Господа! Выслушайте меня терпеливо, как слушают адвоката; я осуществляю перед вами священное право защиты; и если, думая о стольких несчастных и умирающих, убежденных в моем сочувствии и доверивших мне свои интересы, я невольно выйду за пределы, которые хотел бы себе поставить, вспомните, что сейчас я — представитель милосердия и что если милосердие — это неосторожность, то неосторожность прекрасная, единственно допустимая в моем возрасте; вспомните, что избыток жалости — если вообще может быть избыток жалости — простителен тому, кто прожил на свете много лет, что тот, кто страдал, вправе ратовать за страждущих, что перед вами старик, просящий за женщин и детей, что перед вами изгнанник, заступающийся за побежденных.
Господа! В гражданских войнах всегда много неясного. Я призываю в свидетели — кого? Официальный отчет. В нем, на странице второй, признается, что «неясность движения» (движения Восемнадцатого марта) «позволяла каждому» (я цитирую) «предвидеть возможность осуществления некоторых идей, быть может и справедливых», — иначе говоря, то, о чем мы всегда твердили. Господа! Репрессиям не было предела, так пусть же и амнистия будет безграничной! Только амнистия, всеобщая амнистия, может загладить судебный процесс над целой массой людей, процесс, начавшийся арестом тридцати восьми тысяч человек, среди которых восемьсот пятьдесят женщин и шестьсот пятьдесят один ребенок пятнадцати, шестнадцати и семнадцати лет.

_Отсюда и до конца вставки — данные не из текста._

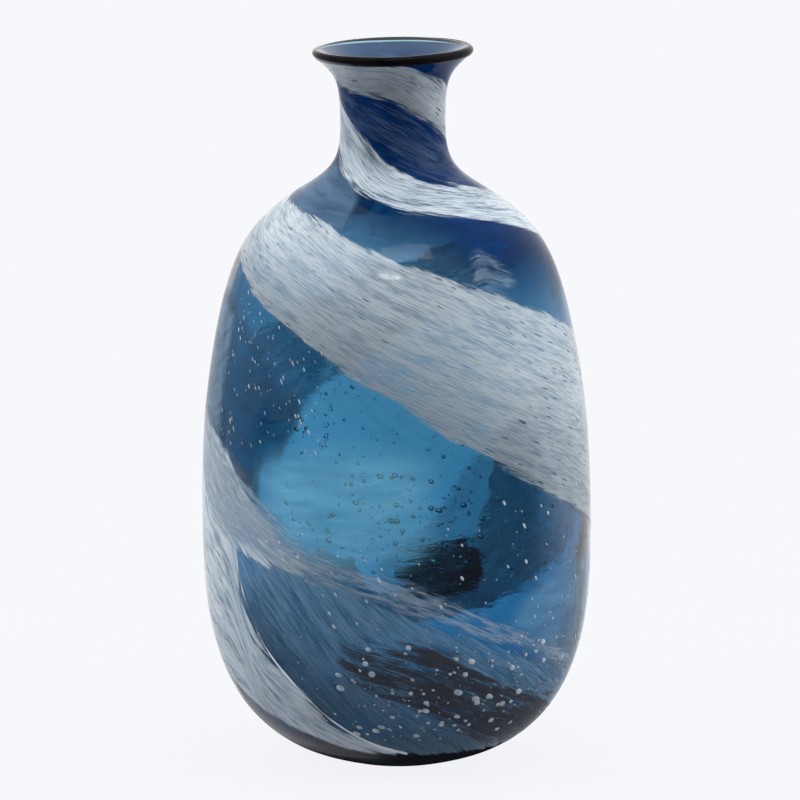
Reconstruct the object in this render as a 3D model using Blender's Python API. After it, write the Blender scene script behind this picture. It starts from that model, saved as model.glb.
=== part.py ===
"""Hand-blown glass vase: thick blue bubble, frit swirls laid on it, thin casing gather, lip bead and foot.

Every layer is turned round +Z from one outline. The foot's centre is the origin, lengths at the top
are in millimetres, and -Y is the front. Angles run from the front towards +X, in degrees.
"""

import math

import bmesh
import bpy
import numpy as np

MM = 0.001

# Outer surface, (radius, height), from the edge of the ground foot up to the lip.
OUTLINE = (
    (27.0, 0.0), (46.5, 6.5), (70.5, 26.0), (84.5, 57.0), (89.0, 104.0), (87.5, 158.0), (80.0, 207.0),
    (67.5, 241.0), (44.5, 262.5), (27.5, 276.5), (24.0, 300.0), (27.5, 317.5), (35.2, 325.4),
)

# Wall thickness by height: heavy at the heel, thin on the shoulder, heavy again where the neck is drawn in.
WALL = (
    (0.0, 10.0), (26.0, 9.5), (57.0, 8.5), (104.0, 7.0), (158.0, 5.8), (207.0, 5.2), (241.0, 5.4),
    (262.0, 6.6), (280.0, 8.6), (300.0, 8.8), (316.0, 6.0), (325.4, 4.2),
)

CASING = 1.2  # thickness of the outer gather
FRIT_SPACE = 1.4  # space between the outer gather and the bubble, where the frit lies
FRIT = 0.4  # thickness of a frit layer
BASE_HEIGHT = 9.0  # top of the foot gather
FLOOR_HEIGHT = 15.0  # inside floor of the bubble
BEAD_RADIUS = 1.9  # half the thickness of the bead on the lip
GAP = 0.3  # clearance between pieces that touch

LEAN = 0.0095  # sideways drift of the axis for each unit of height, about the widest ring
WIDEST_HEIGHT = 110.0
LIP_TILT = 0.0215  # rise of the lip for each unit towards +X
TILT_START = 290.0  # the tilt grows in from this height up to the lip

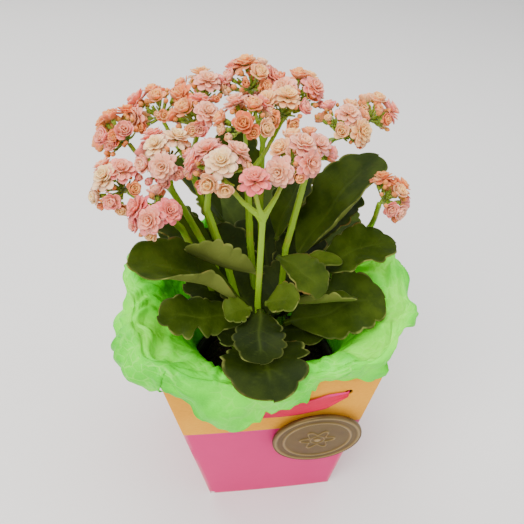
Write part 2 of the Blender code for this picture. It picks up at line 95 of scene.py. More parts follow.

Найдется ли среди вас, господа, хоть один, кто мог бы без содрогания в сердце пройти сейчас по некоторым кварталам Парижа? Например, мимо этого зловещего возвышения на мостовой, все еще заметного на углу улицы Рошешуар и бульвара? Что там, под этими камнями? Из-под них слышатся глухие вопли жертв, которые могут дойти и до будущих поколений; я останавливаюсь, ибо решил быть сдержанным и не хочу переходить границы; но от вас зависит, чтобы эти роковые вопли смолкли. Господа! Вот уже пять лет, как глаза истории устремлены на эти трагические недра Парижа, и она до тех пор будет слышать раздающиеся оттуда страшные голоса, пока вы не сомкнете уста мертвым, провозгласив забвение.